Porque, pese a los avances del sobrentendido desde el que Washington intenta explicar el deterioro de la situación en Irak -inmediatamente secundado por un Gobierno parasitario como el de Aznar, ansioso por absorber importancia a través del procedimiento mitológico de retratarse junto a los importantes-, el principal problema al que se enfrentan los ocupantes y sus eventuales colaboradores en la posguerra no es la insuficiencia de tropas para gestionarla. Antes por el contrario, el principal problema radica en la carencia de legitimidad política para transitar desde la situación de hecho en la que se encuentran instalados hacia una autoridad que, además de estar simplemente compuesta por iraquíes, sea reconocida como tal por una mayoría de iraquíes. Atrapados norteamericanos y británicos en este callejón sin salida -en realidad, una reformulación de la sentencia acerca de la imposibilidad de sentarse sobre las bayonetas-, el intento de erigir un Consejo local partiendo de las divisiones étnicas y religiosas existentes en Irak corre el riesgo de acelerar la espiral del desgobierno en lugar de detenerla.
Carencia de legitimidad
En primer lugar, porque no resuelve, sino que multiplica los efectos de la carencia de legitimidad del ocupante, al colocarlo ante una multiplicidad de opciones en las que su autoridad puede ser siempre contestada; opciones como la de establecer las competencias que tendrá el Consejo o la de decidir qué comunidades deben estar representadas en él, y, dentro de cada comunidad, qué portavoces. Pero, en segundo lugar, porque el hecho de erigir un Consejo local sobre la base de las divisiones étnicas y religiosas no aproxima, sino que aleja a Irak de la democracia, al abrir formalmente las puertas a una peculiar concepción de la representatividad, más cercana a las políticas de reconocimiento defendidas por teóricos multiculturalistas como Charles Taylor que al principio un hombre, un voto. No deja de resultar ilustrativo, a este respecto, que no pocos intelectuales y responsables públicos que han rechazado la adopción de esas políticas en sus propios países dentro del debate sobre la inmigración, las estén apoyando, sin embargo, cuando se trata de levantar el entramado institucional de Irak, sin advertir que lo que aquí serían guetos culturales, allí podría traducirse en fragmentación territorial y quién sabe si guerra civil. Por otra parte, apadrinar para otros soluciones que no se quieren para uno, ¿no es en el fondo reeditar la mirada colonial, sólo que estableciendo la democracia y no la civilización como el bien supremo perseguido?

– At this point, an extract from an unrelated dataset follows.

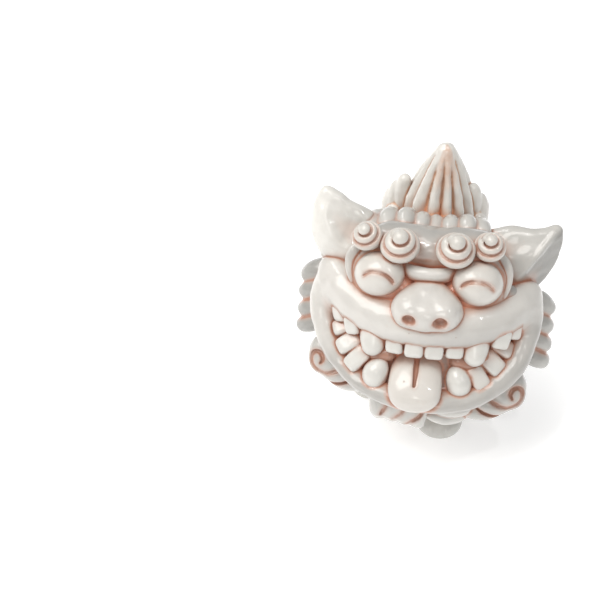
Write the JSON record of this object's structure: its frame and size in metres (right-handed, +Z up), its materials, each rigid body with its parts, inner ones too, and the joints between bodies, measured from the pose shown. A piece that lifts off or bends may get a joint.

Frente a quienes proclamaban que el Consejo de Seguridad no había logrado cumplir su cometido en los prolegómenos de la guerra porque, según decían, no había sido capaz de librar al mundo del peligro de unas armas que no aparecen, conviene recordar ahora que, justamente por haber mantenido la posición que mantuvo, las Naciones Unidas siguen siendo hoy depositarias de una legitimidad internacional que puede resultar decisiva para encontrar una salida al imparable deterioro de la situación en Irak. Pero para que esa legitimidad no se dilapide, para que no se cancele una de las pocas esperanzas todavía solventes, es preciso que los ocupantes y sus colaboradores voluntarios asuman la responsabilidad de lo que son de acuerdo con las convenciones de Ginebra, y no arrastren a la organización por la pendiente a la que conduce el sobrentendido de que son tropas, y sólo tropas, lo que se necesita para entrever algún futuro democrático para Irak.